Em Ourinhos a massa circula entre barracas e barracões no inverno possível de nosso tempo. De vez em quando bate um friozinho para a alegria dos vendedores de quentão. Churrasquinho, cachorro-quente, calabresa, caldo de cana, cerveja em lata, pinga, maçã do amor… Tiram fotos, falam ao celular, renovam promessas de amor na escadaria do parque de diversões, na mira dos fiscais e da polícia – quem não deve, não teme.

Ourinhos tem razões de sobra para saber que nada é para sempre: a demolição da igreja matriz na praça Mello Peixoto, o desaparecimento do Campo do Operário, a transformação do Grêmio Recreativo em mercadão da fé, a troca do cinema da cidade por uma praça de alimentação, a debandada dos aviões de carreira e dos trens de passageiros, a descentralização da zona do baixo meretrício, a pulverização da Vila dos Ingleses, da Sanbra, da Ceval… Sem entrar no longo capítulo dos ourinhenses, de nascimento ou de coração, que já se foram nesse primeiro século da cidade.

Dito isso, podemos perguntar: você acha que ainda teremos FAPI por quanto tempo? Em que aspecto a FAPI é um reflexo da cidade e de sua gente? Na grade de shows?

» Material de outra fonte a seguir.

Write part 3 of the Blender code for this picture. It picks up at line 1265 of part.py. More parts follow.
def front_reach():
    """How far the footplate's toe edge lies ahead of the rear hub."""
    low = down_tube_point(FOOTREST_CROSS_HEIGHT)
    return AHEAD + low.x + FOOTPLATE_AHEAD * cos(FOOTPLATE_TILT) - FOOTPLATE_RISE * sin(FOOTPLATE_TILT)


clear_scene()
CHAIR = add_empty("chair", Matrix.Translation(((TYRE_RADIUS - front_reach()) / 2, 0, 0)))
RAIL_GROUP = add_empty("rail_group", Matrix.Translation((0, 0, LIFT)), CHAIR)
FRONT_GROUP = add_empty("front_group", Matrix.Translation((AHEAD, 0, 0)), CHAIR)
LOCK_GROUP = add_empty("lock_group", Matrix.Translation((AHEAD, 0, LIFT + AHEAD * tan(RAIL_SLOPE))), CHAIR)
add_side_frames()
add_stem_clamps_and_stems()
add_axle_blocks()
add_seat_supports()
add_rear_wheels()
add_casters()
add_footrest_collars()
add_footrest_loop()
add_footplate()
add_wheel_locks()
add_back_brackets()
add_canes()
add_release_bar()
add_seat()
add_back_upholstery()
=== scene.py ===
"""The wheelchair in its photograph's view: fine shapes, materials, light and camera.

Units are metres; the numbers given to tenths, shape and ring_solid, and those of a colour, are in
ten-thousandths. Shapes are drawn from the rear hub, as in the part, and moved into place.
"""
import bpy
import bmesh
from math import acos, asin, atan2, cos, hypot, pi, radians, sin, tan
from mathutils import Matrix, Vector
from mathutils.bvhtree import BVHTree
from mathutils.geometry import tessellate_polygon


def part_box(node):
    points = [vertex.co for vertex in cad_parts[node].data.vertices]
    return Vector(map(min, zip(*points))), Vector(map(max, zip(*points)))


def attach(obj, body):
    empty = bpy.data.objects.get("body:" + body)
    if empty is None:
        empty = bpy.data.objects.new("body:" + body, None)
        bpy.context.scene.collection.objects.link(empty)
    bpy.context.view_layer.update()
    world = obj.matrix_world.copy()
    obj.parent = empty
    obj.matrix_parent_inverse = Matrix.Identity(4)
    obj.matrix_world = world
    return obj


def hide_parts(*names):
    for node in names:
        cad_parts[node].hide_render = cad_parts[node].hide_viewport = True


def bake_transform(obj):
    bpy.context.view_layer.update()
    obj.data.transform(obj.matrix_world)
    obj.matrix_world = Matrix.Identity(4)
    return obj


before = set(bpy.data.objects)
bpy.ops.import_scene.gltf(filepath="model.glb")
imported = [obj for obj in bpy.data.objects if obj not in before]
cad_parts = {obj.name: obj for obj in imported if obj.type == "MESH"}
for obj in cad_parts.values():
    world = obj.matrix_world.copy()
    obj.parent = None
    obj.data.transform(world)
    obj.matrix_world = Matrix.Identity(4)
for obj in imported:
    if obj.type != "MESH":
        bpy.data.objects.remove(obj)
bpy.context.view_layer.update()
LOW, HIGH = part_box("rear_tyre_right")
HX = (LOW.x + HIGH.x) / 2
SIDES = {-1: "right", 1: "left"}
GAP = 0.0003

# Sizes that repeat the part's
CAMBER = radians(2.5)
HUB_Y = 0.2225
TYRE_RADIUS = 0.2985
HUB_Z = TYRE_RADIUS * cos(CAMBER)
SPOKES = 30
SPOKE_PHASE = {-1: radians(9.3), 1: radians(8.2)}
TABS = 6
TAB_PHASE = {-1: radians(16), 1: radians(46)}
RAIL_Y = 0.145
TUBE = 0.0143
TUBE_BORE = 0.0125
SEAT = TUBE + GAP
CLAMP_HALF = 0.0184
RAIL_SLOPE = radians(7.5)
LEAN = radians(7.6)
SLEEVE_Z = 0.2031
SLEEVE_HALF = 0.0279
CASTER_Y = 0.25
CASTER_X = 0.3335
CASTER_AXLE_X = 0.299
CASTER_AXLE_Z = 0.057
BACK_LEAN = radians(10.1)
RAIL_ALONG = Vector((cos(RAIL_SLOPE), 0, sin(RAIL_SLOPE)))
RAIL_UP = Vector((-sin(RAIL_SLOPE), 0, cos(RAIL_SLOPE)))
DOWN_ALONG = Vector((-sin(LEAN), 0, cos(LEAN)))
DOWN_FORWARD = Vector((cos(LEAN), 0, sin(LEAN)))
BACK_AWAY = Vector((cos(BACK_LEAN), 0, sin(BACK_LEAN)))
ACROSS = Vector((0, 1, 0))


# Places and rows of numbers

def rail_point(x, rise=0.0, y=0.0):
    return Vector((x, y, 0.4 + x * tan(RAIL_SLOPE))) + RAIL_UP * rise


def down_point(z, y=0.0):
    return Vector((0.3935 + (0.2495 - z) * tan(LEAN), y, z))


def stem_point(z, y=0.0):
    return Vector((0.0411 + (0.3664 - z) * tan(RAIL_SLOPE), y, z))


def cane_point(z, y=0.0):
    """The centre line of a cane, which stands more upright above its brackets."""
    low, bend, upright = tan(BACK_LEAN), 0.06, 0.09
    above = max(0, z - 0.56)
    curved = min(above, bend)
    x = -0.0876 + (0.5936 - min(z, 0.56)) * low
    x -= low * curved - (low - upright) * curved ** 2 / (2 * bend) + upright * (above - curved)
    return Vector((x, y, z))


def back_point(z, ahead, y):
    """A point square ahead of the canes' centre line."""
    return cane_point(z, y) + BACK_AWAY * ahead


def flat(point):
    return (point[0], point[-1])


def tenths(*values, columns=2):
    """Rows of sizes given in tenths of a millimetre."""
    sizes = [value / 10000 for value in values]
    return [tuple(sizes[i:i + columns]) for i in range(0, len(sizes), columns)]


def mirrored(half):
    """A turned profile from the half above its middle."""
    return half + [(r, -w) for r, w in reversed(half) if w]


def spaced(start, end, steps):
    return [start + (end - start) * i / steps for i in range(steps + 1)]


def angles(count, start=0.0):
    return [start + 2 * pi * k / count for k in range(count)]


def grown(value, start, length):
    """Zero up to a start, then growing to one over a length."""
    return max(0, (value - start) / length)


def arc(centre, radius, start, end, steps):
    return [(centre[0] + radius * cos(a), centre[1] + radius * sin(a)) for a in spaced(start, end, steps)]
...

No cardápio das barracas? Somos nós aquelas faixas afixadas na avenida Jacinto Sá “saudando” as autoridades? Somos um município 90% pecuário, como deve parecer aos desavisados que visitam o recinto? Onde as mulas? Quando o guzerá? E o que é mesmo que significa aquela procissão montada desfilando pra si mesmo, entre um carro do corpo de bombeiros e um bando de motoqueiros, espalhando cocô de cavalo e latinhas (vazias) de cerveja pelas ruas da cidade? Para encurtar conversa: o que é mesmo que sobra para a cidade, a cada ano, de cada FAPI?

A velha Congonhas do Campo e Ourinhos teriam em comum o mineral agourento que os garimpeiros teimam em procurar como sarna e acabamos encontrando fácil no sorriso dos ciganos, no pescoço e no pulso de contraventores e homens de bem e péssimo gosto. Em Congonhas o ouro brotava em pepitas do tamanho de uma batata inglesa. Por aqui somos abençoados com o carvãozinho em flocos que, se chovesse do tamanho de uma batata, já teria feito de Ourinhos uma cidade, no mínimo, turística.

Congonhas teve Zé Arigó. Ourinhos tem Xina Roses. Por que certas coisas duram e outras acabam? O Jubileu de Bom Jesus de Matosinho de Congonhas é celebrado desde 1780. Por quanto tempo você acha que ainda teremos FAPI?